Recent raids into Pakistan's remote regions along the Afghanistan border have angered the Pakistan government and many of the country's people. They don't want a foreign presence conducting military operations in their country. That's understandable because we wouldn't want a foreign military operating in our country.
The United States has tried to live by their rules, with the promise that the Pakistani military would take care of the Taliban and Al Qaeda operatives who slip across the border and kill innocent civilians as well as U.S. forces.
At some point, U.S. military leaders said enough is enough, and took on the task themselves with limited attacks using special forces and unmanned aircraft capable of firing missiles. The Pakistani government has claimed that innocent civilians have died as a result of these attacks, and they are probably right about that. It's also most likely true that our attacks have taken out exactly who and what we were trying to hit.

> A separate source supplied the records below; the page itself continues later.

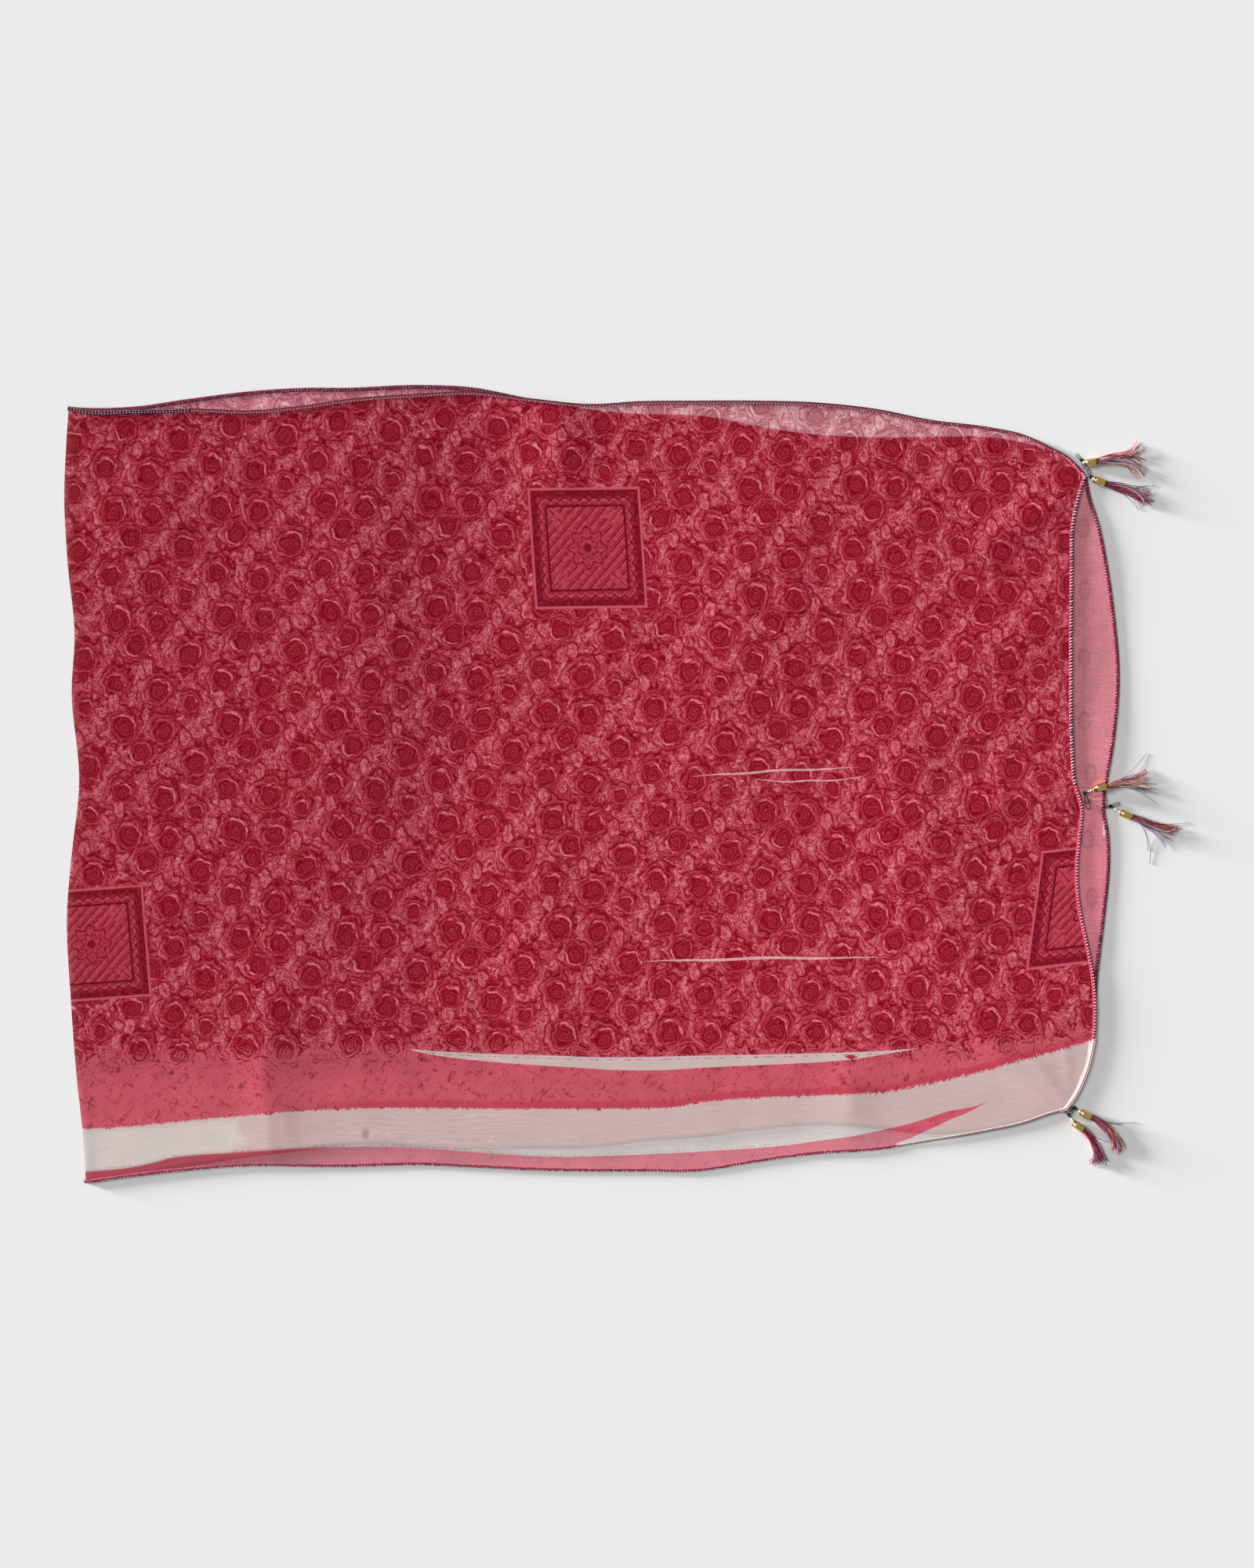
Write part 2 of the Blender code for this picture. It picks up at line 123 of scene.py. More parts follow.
class Half(Enum):
    """The two halves of the folded scarf, by their column in the tables."""

    UPPER = 1
    UNDER = 2


def srgb(red: float, green: float, blue: float) -> Colour:
    """Turns display values into a linear colour.

    Args:
        red: The red part, from 0 to 255.
        green: The green part.
        blue: The blue part.

    Returns:
        The colour.
    """
    shares = [part / 255 for part in (red, green, blue)]
    linear = [c / 12.92 if c <= 0.04045 else ((c + 0.055) / 1.055) ** 2.4 for c in shares]
    return (linear[0], linear[1], linear[2], 1.0)


def smooth(stations: Sequence[float], values: Sequence[float], at: np.ndarray) -> np.ndarray:
    """Reads a smooth curve through values at stations.

    Args:
        stations: Where the values are known, in any order.
        values: The values there.
        at: The places to read.

    Returns:
        The curve's value at each place.
    """
    order = np.argsort(stations)
    known, heights = np.asarray(stations, float)[order], np.asarray(values, float)[order]
    slopes = np.gradient(heights, known)
    at = np.clip(np.asarray(at, float), known[0], known[-1])
    left = np.clip(np.searchsorted(known, at) - 1, 0, len(known) - 2)
    span = known[left + 1] - known[left]
    t = (at - known[left]) / span
    return (
        (2 * t**3 - 3 * t**2 + 1) * heights[left]
        + (t**3 - 2 * t**2 + t) * span * slopes[left]
        + (3 * t**2 - 2 * t**3) * heights[left + 1]
        + (t**3 - t**2) * span * slopes[left + 1]
    )


def smoothstep(low: float, high: float, value: np.ndarray) -> np.ndarray:
    """A soft step from 0 at low to 1 at high."""
    t = np.clip((value - low) / (high - low), 0, 1)
    return t * t * (3 - 2 * t)


def ridges(rows: Rows, x: np.ndarray, y: np.ndarray) -> np.ndarray:
    """Sums the height of soft ridges.

    Args:
        rows: Middle x and y, heading, length, width and height of each ridge.
        x: The places along the scarf.
        y: The places across it.

    Returns:
        The height at each place.
    """
    height = np.zeros_like(x)
    for mid_x, mid_y, heading, length, width, rise in rows:
        turn = math.radians(heading)
        along = (x - mid_x) * math.cos(turn) + (y - mid_y) * math.sin(turn)
        across = (y - mid_y) * math.cos(turn) - (x - mid_x) * math.sin(turn)
        height += rise * np.exp(-((2 * along / length) ** 4)) * np.exp(-((across / width) ** 2))
    return height


def column(rows: Rows, index: int) -> list[float]:
    """One column of a table."""
    return [row[index] for row in rows]


@dataclass(frozen=True)
class Outline:
    """The edge of one half of the scarf."""

    half: Half

    def side(self, rows: Rows, along_x: bool, count: int) -> np.ndarray:
        """Evenly spaced points along one side.

        Args:
            rows: The side's table.
            along_x: True if the table's first column is x.
            count: How many points.

        Returns:
            The points, one in each row.
        """
        stations = column(rows, 0)
        at = np.linspace(stations[0], stations[-1], count)
        read = smooth(stations, column(rows, self.half.value), at)
        return np.stack([at, read] if along_x else [read, at], axis=1)

    def top(self, count: int) -> np.ndarray:
        """The long side away from the pale border."""
        return self.side(TOP_SIDE, True, count)

    def bottom(self, count: int) -> np.ndarray:
        """The long side with the pale border."""
        return self.side(BOTTOM_SIDE, True, count)

    def end(self, count: int) -> np.ndarray:
        """The open end."""
        return self.side(OPEN_ENDS, False, count)

    @staticmethod
    def fold(inwards: float, count: int) -> np.ndarray:
        """Evenly spaced points along the fold.

        Args:
            inwards: How far the points are moved into the cloth.
            count: How many points.

        Returns:
            The points, one in each row.
        """
        stations = column(FOLD_SIDE, 0)
        at = np.linspace(stations[0], stations[-1], count)
        return np.stack([smooth(stations, column(FOLD_SIDE, 1), at) + inwards, at], axis=1)

    def hem(self, step: float) -> np.ndarray:
        """The hem from the fold's top corner round the open end.

        Args:
            step: The distance between two points.

        Returns:
            The points, one in each row.
        """
        line = np.concatenate([self.top(400), self.end(260)[1:], self.bottom(400)[-2::-1]])
        run = np.concatenate([[0], np.cumsum(np.linalg.norm(np.diff(line, axis=0), axis=1))])
        at = np.linspace(0, run[-1], int(run[-1] / step) + 1)
        return np.stack([np.interp(at, run, line[:, k]) for k in range(2)], axis=1)

    def outside(self, x: np.ndarray, y: np.ndarray) -> np.ndarray:
        """How far places lie outside this half.

        Args:
            x: The places along the scarf.
            y: The places across it.

        Returns:
            The distance to the edge, less than 0 inside it.
        """
        ring = np.concatenate([self.hem(12.0), self.fold(0.0, 40)[::-1]])
        run = np.roll(ring, -1, axis=0) - ring
        shape, x, y = x.shape, x.ravel(), y.ravel()
        nearest = np.full(len(x), np.inf)
        inside = np.zeros(len(x), bool)
        for (start_x, start_y), (run_x, run_y) in zip(ring, run):
            dx, dy = x - start_x, y - start_y
            share = np.clip((dx * run_x + dy * run_y) / (run_x**2 + run_y**2 + 1e-9), 0, 1)
            nearest = np.minimum(nearest, np.hypot(dx - share * run_x, dy - share * run_y))
            crosses = (start_y > y) != (start_y + run_y > y)
            if abs(run_y) > 1e-9:
                inside ^= crosses & (dx < dy * run_x / run_y)
        return np.where(inside, -nearest, nearest).reshape(shape)


UPPER = Outline(Half.UPPER)
UNDER = Outline(Half.UNDER)


def upper_height(x: np.ndarray, y: np.ndarray) -> np.ndarray:
    """Height of the upper half's cloth. It sinks to the floor beyond the under half.

    Args:
        x: The places along the scarf.
        y: The places across it.

    Returns:
        The height at each place.
    """
    x, y = np.asarray(x, float), np.asarray(y, float)
    fold_x = smooth(column(FOLD_SIDE, 0), column(FOLD_SIDE, 1), y)
    from_fold = np.clip((x - fold_x) / FLAT_BY_FOLD, 0, 1) ** 2
    rise = ridges(RIPPLES, x, y) + ridges(CREASES, x, y)
    sink = (UPPER_Z - LOOSE_Z) * smoothstep(1.0, 12.0, UNDER.outside(x, y))
    return UPPER_Z - sink + rise * from_fold


def under_height(x: np.ndarray, y: np.ndarray) -> np.ndarray:
    """Height of the under half's cloth. It ripples a little only where it shows.

    Args:
        x: The places along the scarf.
        y: The places across it.

    Returns:
        The height at each place.
    """
    x, y = np.asarray(x, float), np.asarray(y, float)
    crease = 1.6 * np.exp(-(((y + 15) / 5) ** 2)) * smoothstep(398, 408, x)
    wave = 0.4 * np.sin(y / 31 + 1.0) * smoothstep(400, 425, x)
    return UNDER_Z + 0.35 + crease + wave - 0.35 * smoothstep(430, 300, x)


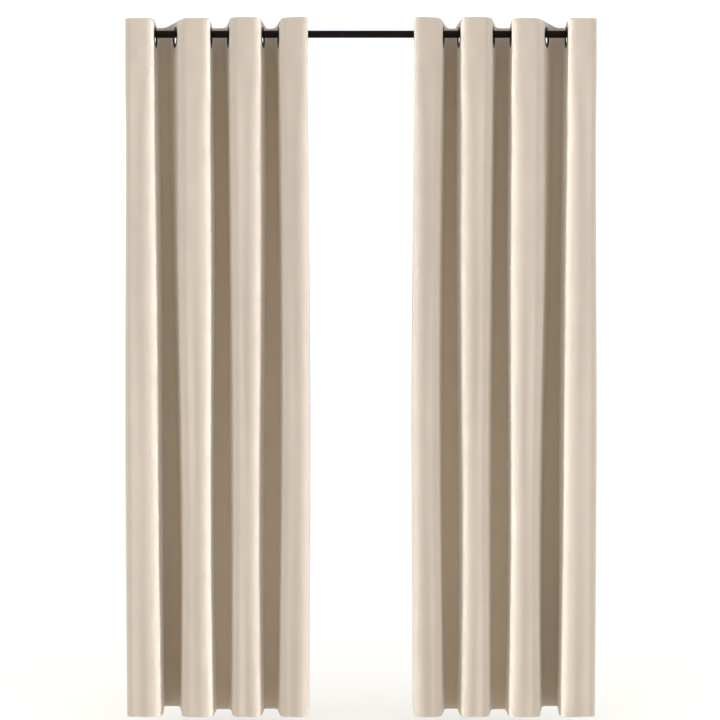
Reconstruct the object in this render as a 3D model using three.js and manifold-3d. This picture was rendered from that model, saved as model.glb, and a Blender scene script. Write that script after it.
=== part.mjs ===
// A pair of grommet-top window curtains on a telescoping wall rod.
//
// The origin is on the wall, midway between the two brackets and level with the rod's axis.
// +X runs to the right along the rod, +Y into the wall and +Z up, so the curtains face -Y.
// The left panel is drawn from its outer edge inwards, and the right panel is its mirror image.

import * as THREE from 'three';
import { mergeVertices } from 'three/addons/utils/BufferGeometryUtils.js';
import Module from 'manifold-3d';

const wasm = await Module();
wasm.setup();

// Driving dimensions, in millimetres and degrees.
const GAP = 0.3; // left between pieces that touch

const PANEL_LENGTH = 2134; // an 84 inch panel
const HEADER_RISE = 37; // cloth above the rod's axis
const HEADER_HEIGHT = 100; // turned-down band that the grommets go through
const SIDE_MARGIN = 50; // cloth past the first and the last grommet
const CLOTH = 0.6; // thickness of one layer
const TAPE = 0.4; // thickness of the stiffening tape

const FIRST_GROMMET_X = -715; // the left panel's outermost grommet
const FOLD_WIDTHS = [79, 63, 109, 55, 105, 50, 88]; // between grommets: front, back, front, ...
const WALL_LEANS = [-9, 0, 20, 1, 12, -5, 8, 3]; // of the cloth at each grommet, from square to the rod
const FRONT_DEPTH = 50; // from the rod's axis to the front of a fold
const BACK_DEPTH = 67;
const FRONT_RADIUS = 16; // at a fold's corners
const BACK_RADIUS = 14;
const CORNER_STEPS = 2;

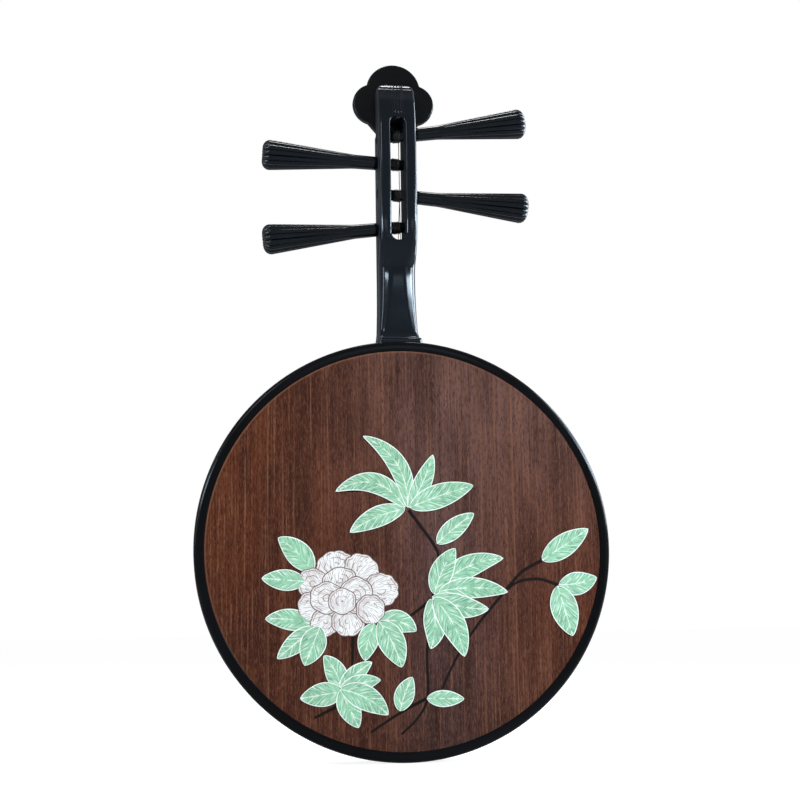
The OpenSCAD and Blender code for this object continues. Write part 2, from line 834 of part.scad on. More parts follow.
module bridge() {
  w = bridge_w / 2;
  color("#2a1712")
    difference() {
      translate([0, 0, bridge_z - bridge_t])
        linear_extrude(bridge_t)
          difference() {
            polygon([
              [-w, front_y],
              [w, front_y],
              [w, front_y + 2.5],
              [w - 3, front_y + 4],
              [w - 8, front_y + 5],
              [w - 11, front_y + 8],
              [w - 12.5, front_y + bridge_h - 1],
              [w - 14, front_y + bridge_h],
              [-w + 14, front_y + bridge_h],
              [-w + 12.5, front_y + bridge_h - 1],
              [-w + 11, front_y + 8],
              [-w + 8, front_y + 5],
              [-w + 3, front_y + 4],
              [-w, front_y + 2.5]
            ]);
            for (s = [-1, 1])
              translate([s * (w - 3), front_y + 5.8])
                circle(2, $fn = 32);
          }
      for (i = [0:3])
        translate([bridge_x(i), string_bridge_y, bridge_z - bridge_t - 1])
          cylinder(r = hole_r, h = bridge_t + 2, $fn = 16);
    }
}

// Inside the body

inside_back = -front_y + inlay_t + back_t;
inside_front = front_y - board_t;
inside_depth = inside_front - inside_back;

// A block glued inside the rim between the two panels; s is 1 at the neck and -1 at the tail
module rim_block(s, w, h) {
  difference() {
    translate([-w / 2, inside_back + seat_gap, body_r + (s > 0 ? inner_r - h : -inner_r - through)])
      cube([w, inside_depth - 2 * seat_gap, h + through]);
    difference() {
      round_body()
        cylinder(r = body_r, h = body_depth * 2, center = true, $fn = 180);
      round_body()
        cylinder(r = inner_r - seat_gap, h = body_depth * 3, center = true, $fn = 180);
    }
  }
}
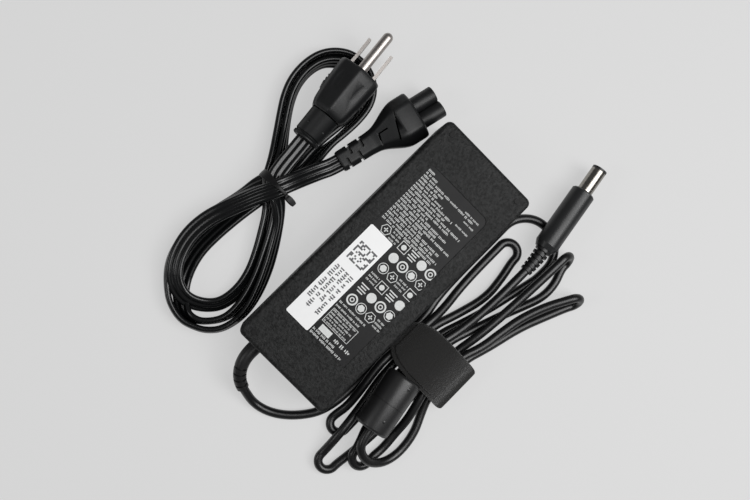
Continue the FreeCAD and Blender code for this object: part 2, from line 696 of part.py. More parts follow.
def output_wires():
    """Two insulated wires from the board to the flange of the relief."""
    flange_x = -value["case_length"] / 2 + value["wall"] + value["fit_gap"] + 1.6
    top = value["board_top"]
    wires = []
    for k in (-1, 1):
        y = value["relief_exit_y"] + 1.3 * k
        route = [(flange_x, y, 15), (flange_x + 4, y, 15), (flange_x + 6.5, y, 11.5), (flange_x + 6.5, y, top)]
        wires.append(free_tube("wire_%d" % (k + 1), route, 1.6))
    node(group("wires", *wires), "output_wires")


CORD_START = [(-85.9, -3.6, 3.4), (-84.6, -10.2, 2.2), (-81.0, -16.6, 2.2), (-75.3, -22.7, 2.2),
              (-67.9, -27.9, 2.2), (-59.0, -30.3, 2.2), (-49.0, -31.0, 2.3), (-40.0, -31.4, 3.0), (-34.0, -31.4, 4.0),
              (-27.0, -31.4, 4.0)]


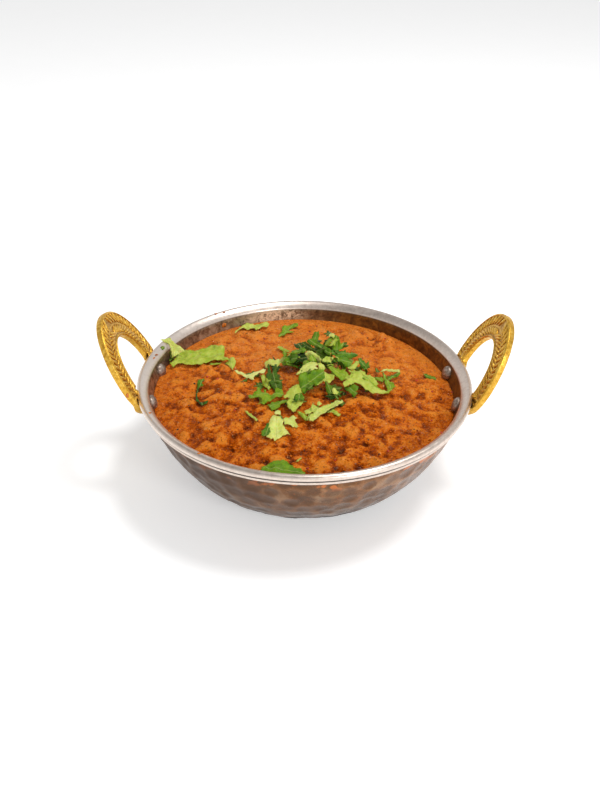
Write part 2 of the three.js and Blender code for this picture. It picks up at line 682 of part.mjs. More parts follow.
const steel = new THREE.MeshStandardMaterial({ color: COLOURS.steel, roughness: 0.32, metalness: 1 });
const copper = new THREE.MeshStandardMaterial({ color: COLOURS.copper, roughness: 0.45, metalness: 0.9 });
const brass = new THREE.MeshStandardMaterial({ color: COLOURS.brass, roughness: 0.35, metalness: 1 });
const sauce = new THREE.MeshStandardMaterial({ color: COLOURS.curry, roughness: 0.3, metalness: 0 });
const leafGreen = new THREE.MeshStandardMaterial({ color: COLOURS.darkLeaf, roughness: 0.5, metalness: 0 });
const leafPale = new THREE.MeshStandardMaterial({ color: COLOURS.lightLeaf, roughness: 0.5, metalness: 0 });

function named(name, manifold, material) {
  const mesh = new THREE.Mesh(geometryOf(manifold), material);
  mesh.name = name;
  return mesh;
}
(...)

Most of us understand that our country undermined itself with much of the world by invading Iraq instead of continuing the fight in Afghanistan. We deserve criticism for some of it, but we also must always reserve the right to attack enemies when it's clear no one else will take up the fight. We have the right to do that, according to the United Nations.
We're protecting ourselves, of course, but we're also trying to protect a fragile Afghanistan from the terrorists who tortured civilians, prevented women and girls from being a part of their own society and repressing the Afghanistan people in unthinkable ways. We're fighting the good fight in Afghanistan, and the world knows it - even if they might not admit it.
We want Pakistan as our ally. The country can provide us intelligence opportunities on the war on terror that are impossible otherwise. But that cooperation can only go so far. When our troops and the international alliance are continually attacked by Taliban fighters and terrorist insurgents, we must act. If that means angering our ally, then that's what we must do.
Diplomats can work to make our case to the Pakistanis, but we cannot let murderers who want to slaughter innocent people, as well as return Afghanistan to a terrorist state, win the day. If that angers our ally, then so be it.